> _Scripts that build objects_
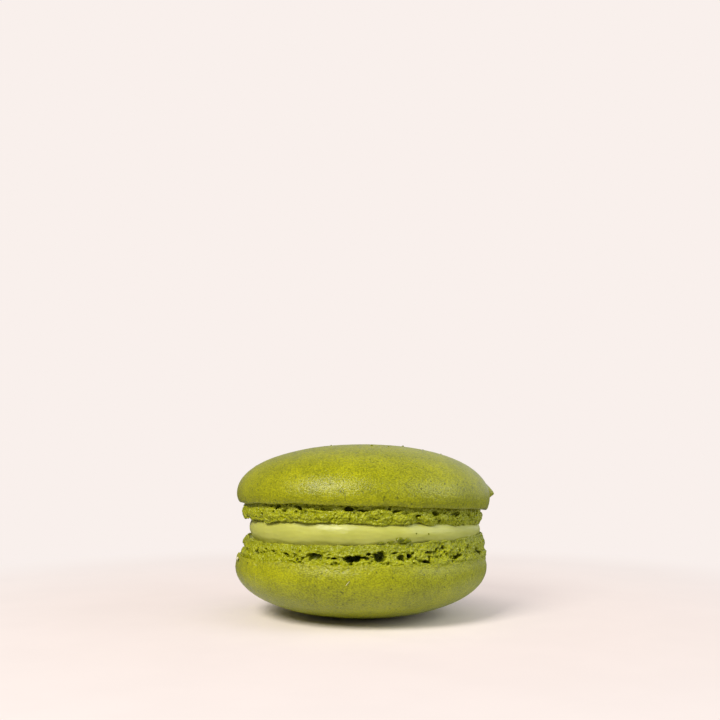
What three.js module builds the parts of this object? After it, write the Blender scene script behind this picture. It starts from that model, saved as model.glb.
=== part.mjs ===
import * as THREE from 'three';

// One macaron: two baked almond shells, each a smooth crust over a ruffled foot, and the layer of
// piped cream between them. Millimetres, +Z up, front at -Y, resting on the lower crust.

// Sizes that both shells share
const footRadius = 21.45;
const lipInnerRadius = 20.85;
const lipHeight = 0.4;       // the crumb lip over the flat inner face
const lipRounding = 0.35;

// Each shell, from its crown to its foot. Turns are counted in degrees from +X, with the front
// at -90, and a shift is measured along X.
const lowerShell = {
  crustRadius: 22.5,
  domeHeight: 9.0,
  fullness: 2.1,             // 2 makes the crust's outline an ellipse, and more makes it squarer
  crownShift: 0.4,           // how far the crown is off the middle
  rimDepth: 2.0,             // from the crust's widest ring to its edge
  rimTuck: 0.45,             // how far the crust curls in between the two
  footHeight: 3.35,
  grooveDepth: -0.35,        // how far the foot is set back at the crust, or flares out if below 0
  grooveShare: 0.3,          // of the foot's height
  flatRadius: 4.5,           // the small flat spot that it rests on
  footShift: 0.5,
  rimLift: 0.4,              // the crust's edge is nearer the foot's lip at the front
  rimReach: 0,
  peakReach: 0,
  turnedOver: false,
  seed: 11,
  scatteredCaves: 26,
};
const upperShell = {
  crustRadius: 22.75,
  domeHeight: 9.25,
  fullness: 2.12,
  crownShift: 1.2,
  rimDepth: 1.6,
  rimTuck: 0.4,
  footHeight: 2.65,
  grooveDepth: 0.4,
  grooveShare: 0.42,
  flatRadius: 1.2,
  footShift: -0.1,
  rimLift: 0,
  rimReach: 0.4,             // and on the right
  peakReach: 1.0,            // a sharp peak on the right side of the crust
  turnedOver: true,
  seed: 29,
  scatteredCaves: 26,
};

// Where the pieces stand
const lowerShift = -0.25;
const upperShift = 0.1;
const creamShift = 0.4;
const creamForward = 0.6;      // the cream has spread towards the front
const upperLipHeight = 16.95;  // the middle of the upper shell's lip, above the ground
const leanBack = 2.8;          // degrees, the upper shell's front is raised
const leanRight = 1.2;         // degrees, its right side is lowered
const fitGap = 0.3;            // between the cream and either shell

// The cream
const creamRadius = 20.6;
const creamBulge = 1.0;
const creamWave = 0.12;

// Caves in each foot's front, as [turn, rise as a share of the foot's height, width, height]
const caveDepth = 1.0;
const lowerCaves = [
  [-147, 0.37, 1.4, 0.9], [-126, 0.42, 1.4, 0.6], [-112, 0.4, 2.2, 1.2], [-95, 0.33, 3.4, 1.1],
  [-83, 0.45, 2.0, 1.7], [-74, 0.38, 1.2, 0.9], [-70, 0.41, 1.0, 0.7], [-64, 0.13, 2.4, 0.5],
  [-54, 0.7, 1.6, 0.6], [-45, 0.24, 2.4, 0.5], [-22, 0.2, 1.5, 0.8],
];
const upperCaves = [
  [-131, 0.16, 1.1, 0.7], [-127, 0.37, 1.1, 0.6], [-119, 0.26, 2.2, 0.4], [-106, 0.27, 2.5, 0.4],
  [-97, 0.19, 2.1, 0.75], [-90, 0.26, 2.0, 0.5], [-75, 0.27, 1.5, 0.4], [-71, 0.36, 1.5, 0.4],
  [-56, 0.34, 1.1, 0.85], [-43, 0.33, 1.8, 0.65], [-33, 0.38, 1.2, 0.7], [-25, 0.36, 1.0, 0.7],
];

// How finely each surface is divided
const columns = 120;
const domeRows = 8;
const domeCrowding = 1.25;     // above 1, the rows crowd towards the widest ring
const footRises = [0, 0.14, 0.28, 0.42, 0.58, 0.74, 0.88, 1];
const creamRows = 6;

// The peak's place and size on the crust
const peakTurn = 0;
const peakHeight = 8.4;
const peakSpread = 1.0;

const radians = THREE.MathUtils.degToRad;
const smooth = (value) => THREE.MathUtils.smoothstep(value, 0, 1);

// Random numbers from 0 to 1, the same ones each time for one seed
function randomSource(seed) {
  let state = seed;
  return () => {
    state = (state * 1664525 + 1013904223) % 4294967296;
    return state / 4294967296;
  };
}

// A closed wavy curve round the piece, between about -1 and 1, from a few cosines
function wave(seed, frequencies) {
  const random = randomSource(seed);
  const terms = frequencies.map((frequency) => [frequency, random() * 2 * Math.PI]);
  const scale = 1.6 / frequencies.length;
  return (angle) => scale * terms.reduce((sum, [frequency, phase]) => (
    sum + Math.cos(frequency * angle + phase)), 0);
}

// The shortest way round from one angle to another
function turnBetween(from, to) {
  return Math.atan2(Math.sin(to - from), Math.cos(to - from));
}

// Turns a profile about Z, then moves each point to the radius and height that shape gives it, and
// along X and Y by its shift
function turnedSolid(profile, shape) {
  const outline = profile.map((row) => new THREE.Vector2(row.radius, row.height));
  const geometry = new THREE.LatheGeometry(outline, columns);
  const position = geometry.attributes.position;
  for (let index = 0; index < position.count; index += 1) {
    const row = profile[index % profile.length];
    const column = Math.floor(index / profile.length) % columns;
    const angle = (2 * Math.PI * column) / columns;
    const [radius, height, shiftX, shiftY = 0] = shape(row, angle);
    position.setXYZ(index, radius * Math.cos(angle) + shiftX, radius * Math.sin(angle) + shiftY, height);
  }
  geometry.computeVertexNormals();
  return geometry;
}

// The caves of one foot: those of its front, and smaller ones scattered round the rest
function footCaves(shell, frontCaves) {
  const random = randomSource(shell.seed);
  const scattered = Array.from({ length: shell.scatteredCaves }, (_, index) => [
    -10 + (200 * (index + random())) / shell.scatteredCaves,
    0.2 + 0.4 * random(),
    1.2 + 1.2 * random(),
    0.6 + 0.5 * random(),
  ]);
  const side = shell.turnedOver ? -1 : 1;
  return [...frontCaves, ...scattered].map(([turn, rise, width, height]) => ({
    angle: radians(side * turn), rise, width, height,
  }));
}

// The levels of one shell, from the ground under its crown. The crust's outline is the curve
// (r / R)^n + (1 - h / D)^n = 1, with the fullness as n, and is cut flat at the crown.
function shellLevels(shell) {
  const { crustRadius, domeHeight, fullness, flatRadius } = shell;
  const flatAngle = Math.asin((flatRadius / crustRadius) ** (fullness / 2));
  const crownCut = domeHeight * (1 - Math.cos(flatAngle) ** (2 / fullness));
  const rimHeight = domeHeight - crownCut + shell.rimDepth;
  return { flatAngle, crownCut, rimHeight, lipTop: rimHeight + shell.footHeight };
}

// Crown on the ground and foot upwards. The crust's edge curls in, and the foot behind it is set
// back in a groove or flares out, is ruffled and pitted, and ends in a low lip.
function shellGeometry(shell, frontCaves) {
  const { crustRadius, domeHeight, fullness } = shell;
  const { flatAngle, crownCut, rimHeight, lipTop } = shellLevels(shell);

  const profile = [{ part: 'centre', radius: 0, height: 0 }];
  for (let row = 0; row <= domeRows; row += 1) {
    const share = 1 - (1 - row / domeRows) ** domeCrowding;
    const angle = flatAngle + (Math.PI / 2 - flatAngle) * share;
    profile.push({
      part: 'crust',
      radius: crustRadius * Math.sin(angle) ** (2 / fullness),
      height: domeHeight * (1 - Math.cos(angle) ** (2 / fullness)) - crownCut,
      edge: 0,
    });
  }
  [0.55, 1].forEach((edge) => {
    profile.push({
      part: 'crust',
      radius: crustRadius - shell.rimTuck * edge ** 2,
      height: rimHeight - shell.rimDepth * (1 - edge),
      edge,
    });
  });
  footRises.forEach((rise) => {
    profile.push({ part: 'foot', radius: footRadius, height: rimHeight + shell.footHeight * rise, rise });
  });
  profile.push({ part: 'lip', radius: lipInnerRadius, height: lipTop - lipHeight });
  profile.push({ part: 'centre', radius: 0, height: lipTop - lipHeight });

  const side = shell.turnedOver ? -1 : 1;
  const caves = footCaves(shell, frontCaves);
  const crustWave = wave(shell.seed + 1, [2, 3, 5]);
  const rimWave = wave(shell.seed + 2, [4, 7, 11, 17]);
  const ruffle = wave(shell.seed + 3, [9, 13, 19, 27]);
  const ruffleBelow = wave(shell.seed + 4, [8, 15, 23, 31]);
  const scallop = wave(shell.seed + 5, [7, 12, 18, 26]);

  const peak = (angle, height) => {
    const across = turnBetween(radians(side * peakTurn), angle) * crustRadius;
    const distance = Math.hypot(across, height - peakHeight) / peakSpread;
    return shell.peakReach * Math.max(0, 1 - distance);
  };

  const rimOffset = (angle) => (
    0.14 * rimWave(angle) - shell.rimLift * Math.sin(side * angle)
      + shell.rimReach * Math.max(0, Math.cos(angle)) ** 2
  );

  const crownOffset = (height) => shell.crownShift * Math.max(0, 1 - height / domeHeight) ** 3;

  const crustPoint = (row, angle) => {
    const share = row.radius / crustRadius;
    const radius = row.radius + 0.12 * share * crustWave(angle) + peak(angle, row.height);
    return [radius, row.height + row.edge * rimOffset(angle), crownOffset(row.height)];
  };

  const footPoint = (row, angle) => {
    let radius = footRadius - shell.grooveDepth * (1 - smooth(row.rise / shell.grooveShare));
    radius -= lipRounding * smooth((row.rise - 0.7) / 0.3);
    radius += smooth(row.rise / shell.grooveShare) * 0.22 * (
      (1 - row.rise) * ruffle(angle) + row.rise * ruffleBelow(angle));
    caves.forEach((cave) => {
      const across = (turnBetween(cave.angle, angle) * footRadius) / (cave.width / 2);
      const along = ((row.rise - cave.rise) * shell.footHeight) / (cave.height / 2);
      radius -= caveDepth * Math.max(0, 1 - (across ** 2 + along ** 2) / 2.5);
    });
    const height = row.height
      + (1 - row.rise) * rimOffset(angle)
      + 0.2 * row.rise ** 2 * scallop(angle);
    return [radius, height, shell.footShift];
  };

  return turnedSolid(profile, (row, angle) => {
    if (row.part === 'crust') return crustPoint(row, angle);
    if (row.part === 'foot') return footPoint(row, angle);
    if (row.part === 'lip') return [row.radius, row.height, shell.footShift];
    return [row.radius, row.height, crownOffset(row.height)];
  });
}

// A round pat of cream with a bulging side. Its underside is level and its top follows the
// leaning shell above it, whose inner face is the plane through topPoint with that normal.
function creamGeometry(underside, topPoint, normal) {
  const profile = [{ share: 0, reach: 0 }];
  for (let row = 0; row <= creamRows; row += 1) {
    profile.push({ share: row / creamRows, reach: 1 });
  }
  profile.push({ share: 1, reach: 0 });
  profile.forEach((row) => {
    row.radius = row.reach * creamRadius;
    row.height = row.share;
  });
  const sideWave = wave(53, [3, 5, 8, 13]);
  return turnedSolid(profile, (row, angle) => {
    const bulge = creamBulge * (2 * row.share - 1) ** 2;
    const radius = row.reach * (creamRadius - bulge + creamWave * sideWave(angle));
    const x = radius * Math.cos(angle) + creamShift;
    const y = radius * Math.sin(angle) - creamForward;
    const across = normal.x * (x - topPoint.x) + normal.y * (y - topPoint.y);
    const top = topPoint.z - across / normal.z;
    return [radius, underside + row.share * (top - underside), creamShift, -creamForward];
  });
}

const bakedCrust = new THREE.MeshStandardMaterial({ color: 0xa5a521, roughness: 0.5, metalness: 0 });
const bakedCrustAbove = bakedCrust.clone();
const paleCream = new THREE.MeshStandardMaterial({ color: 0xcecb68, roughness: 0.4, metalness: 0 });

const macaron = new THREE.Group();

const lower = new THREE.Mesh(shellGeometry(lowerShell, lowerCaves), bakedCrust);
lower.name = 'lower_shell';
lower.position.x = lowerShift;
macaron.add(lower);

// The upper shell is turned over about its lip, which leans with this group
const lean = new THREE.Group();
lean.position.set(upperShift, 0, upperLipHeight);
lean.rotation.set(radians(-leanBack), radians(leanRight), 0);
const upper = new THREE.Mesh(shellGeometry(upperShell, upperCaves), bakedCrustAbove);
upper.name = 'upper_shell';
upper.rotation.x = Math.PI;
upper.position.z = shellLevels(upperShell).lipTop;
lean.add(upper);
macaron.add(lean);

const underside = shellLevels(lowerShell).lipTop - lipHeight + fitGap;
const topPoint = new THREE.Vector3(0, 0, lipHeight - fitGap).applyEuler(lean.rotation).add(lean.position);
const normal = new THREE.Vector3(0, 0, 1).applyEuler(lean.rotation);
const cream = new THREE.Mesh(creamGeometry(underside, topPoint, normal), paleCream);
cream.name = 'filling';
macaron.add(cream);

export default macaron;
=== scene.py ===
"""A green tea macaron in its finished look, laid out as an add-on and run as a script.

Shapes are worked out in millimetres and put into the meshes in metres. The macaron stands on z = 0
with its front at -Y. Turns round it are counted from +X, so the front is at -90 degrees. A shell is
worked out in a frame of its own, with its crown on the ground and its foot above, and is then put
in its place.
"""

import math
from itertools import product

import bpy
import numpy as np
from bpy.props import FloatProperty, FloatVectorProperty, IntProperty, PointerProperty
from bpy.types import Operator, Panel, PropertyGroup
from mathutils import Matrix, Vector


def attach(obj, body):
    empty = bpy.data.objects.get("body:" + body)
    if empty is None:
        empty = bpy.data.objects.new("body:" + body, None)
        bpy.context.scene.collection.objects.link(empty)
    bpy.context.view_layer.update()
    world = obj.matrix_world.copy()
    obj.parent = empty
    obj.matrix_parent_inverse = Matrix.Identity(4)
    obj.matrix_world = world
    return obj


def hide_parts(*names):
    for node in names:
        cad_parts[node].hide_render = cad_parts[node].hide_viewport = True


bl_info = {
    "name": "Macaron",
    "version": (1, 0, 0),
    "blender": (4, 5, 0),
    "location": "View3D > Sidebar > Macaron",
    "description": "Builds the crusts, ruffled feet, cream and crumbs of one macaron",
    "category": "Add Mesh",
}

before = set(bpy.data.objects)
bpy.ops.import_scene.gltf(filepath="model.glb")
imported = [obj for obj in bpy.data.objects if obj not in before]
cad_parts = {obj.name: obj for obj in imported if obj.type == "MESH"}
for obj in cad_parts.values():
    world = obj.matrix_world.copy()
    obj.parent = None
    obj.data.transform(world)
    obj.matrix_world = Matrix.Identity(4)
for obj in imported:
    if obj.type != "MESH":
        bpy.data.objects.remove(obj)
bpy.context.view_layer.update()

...

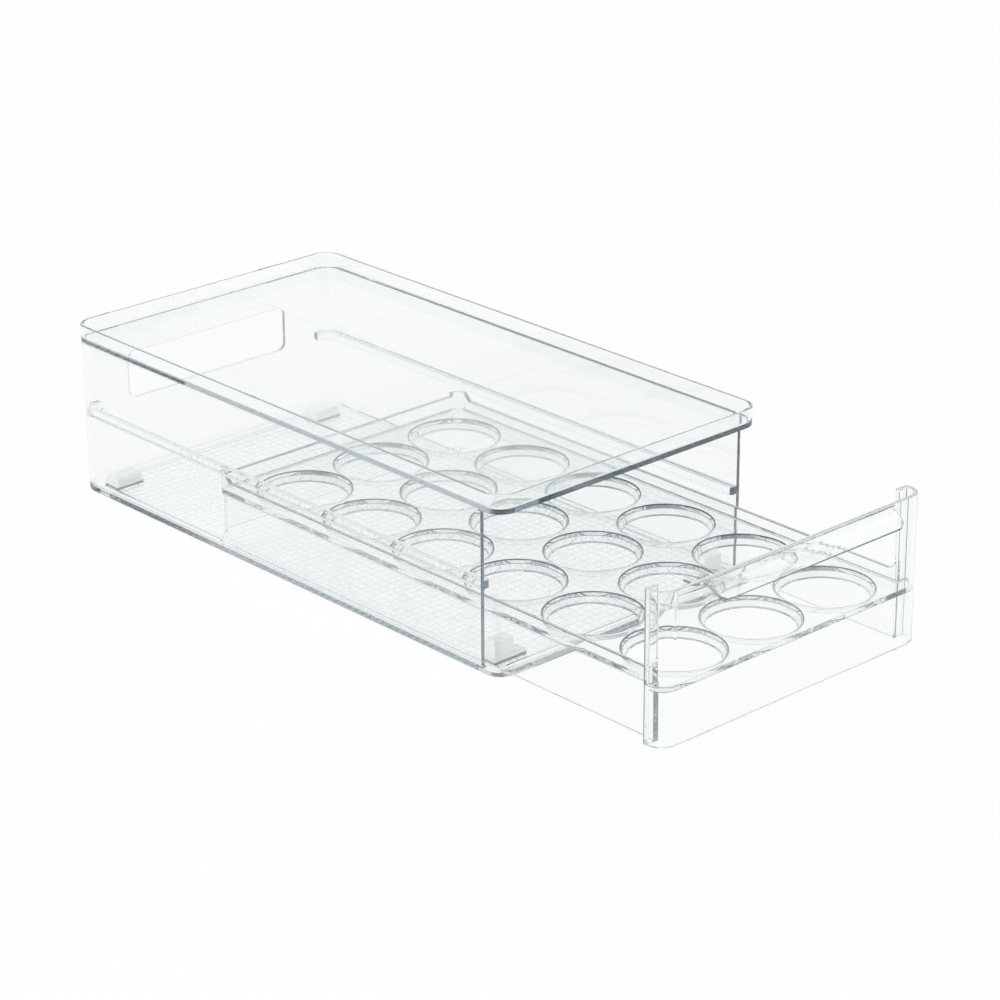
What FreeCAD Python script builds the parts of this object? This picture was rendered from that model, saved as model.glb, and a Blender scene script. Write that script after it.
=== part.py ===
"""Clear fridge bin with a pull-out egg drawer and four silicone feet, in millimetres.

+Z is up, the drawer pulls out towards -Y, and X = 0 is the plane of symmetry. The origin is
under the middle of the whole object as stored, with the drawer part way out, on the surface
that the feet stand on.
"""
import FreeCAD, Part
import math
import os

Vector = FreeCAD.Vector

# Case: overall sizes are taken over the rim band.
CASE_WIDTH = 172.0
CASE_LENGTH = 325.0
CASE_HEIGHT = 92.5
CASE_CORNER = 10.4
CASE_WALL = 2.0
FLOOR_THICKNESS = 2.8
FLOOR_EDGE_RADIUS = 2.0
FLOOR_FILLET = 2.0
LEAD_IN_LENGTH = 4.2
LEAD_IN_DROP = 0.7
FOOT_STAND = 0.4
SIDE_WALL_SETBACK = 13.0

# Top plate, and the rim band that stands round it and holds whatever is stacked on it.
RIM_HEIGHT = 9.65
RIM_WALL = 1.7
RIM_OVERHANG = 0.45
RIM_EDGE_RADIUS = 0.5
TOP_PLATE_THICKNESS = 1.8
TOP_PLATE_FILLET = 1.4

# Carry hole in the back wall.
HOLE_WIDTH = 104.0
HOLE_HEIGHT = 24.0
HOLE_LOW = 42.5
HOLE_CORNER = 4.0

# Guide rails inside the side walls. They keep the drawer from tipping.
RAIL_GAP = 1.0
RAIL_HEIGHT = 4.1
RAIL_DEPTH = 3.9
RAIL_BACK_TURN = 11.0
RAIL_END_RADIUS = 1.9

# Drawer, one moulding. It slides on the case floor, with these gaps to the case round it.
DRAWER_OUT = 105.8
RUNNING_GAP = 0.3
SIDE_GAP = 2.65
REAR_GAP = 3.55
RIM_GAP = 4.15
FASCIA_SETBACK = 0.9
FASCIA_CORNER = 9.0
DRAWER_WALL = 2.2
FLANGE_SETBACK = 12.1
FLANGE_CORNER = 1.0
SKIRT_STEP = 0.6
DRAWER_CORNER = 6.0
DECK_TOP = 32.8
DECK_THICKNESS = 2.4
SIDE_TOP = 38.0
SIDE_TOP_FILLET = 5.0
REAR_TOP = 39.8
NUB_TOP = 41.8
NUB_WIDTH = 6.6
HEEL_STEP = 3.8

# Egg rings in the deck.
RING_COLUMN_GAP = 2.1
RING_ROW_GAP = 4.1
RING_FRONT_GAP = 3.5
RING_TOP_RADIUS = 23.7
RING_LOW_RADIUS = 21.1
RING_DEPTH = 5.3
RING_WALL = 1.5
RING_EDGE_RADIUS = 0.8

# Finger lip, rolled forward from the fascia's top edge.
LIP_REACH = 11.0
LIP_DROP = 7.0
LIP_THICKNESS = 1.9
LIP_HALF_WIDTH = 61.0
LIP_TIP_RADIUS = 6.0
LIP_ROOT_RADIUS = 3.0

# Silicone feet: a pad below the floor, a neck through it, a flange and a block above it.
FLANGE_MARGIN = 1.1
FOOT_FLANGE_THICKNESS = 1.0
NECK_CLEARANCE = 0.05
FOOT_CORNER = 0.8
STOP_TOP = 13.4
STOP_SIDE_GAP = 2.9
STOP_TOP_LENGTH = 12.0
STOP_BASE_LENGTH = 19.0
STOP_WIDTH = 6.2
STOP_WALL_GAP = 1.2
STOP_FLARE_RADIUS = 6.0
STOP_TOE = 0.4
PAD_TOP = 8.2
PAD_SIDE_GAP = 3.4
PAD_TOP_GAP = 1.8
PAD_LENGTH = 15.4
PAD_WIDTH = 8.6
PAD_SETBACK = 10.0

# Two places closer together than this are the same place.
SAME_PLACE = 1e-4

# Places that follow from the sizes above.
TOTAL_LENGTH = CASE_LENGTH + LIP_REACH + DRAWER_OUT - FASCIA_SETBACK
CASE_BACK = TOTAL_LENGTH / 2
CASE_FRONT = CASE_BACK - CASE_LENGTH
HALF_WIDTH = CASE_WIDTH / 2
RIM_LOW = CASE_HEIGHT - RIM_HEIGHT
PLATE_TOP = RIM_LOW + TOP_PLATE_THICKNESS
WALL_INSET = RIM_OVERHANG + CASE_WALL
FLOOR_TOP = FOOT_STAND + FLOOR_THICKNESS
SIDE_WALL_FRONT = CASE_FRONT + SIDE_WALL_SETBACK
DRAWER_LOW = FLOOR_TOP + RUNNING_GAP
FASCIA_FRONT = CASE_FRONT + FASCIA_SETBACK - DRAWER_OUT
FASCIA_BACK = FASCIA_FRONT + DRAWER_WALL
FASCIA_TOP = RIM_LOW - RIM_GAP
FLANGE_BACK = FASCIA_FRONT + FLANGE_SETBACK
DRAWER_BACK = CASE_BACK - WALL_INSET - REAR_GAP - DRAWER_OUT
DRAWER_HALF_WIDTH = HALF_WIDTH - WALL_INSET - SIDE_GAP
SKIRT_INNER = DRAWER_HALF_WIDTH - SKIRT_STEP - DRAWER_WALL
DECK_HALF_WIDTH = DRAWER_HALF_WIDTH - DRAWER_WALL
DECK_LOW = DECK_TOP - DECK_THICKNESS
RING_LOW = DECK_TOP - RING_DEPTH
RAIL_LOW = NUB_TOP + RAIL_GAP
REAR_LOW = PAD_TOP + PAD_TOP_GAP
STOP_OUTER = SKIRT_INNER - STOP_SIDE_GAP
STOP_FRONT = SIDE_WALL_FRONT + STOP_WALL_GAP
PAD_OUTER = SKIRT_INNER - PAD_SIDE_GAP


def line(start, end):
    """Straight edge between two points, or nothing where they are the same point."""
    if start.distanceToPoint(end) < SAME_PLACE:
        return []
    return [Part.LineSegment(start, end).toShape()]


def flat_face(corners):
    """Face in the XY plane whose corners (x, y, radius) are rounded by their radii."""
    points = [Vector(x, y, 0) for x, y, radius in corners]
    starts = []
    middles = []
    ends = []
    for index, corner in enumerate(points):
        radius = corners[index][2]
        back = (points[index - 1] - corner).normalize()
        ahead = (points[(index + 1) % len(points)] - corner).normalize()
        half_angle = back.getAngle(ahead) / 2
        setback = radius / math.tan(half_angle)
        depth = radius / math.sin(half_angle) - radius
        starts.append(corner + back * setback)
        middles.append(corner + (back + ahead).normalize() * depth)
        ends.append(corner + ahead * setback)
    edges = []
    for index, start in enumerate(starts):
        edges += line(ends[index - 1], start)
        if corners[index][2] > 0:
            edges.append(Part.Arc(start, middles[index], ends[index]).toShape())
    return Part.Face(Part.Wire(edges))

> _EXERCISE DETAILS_
Everything from the line containing "const underside = shellLevels(lowerShell).lipTop" down to the line containing "from mathutils import Matrix, Vector" should be repeated exactly, with both end lines kept and no other lines added.

> _EXPECTED OUTPUT_
const underside = shellLevels(lowerShell).lipTop - lipHeight + fitGap;
const topPoint = new THREE.Vector3(0, 0, lipHeight - fitGap).applyEuler(lean.rotation).add(lean.position);
const normal = new THREE.Vector3(0, 0, 1).applyEuler(lean.rotation);
const cream = new THREE.Mesh(creamGeometry(underside, topPoint, normal), paleCream);
cream.name = 'filling';
macaron.add(cream);

export default macaron;
=== scene.py ===
"""A green tea macaron in its finished look, laid out as an add-on and run as a script.

Shapes are worked out in millimetres and put into the meshes in metres. The macaron stands on z = 0
with its front at -Y. Turns round it are counted from +X, so the front is at -90 degrees. A shell is
worked out in a frame of its own, with its crown on the ground and its foot above, and is then put
in its place.
"""

import math
from itertools import product

import bpy
import numpy as np
from bpy.props import FloatProperty, FloatVectorProperty, IntProperty, PointerProperty
from bpy.types import Operator, Panel, PropertyGroup
from mathutils import Matrix, Vector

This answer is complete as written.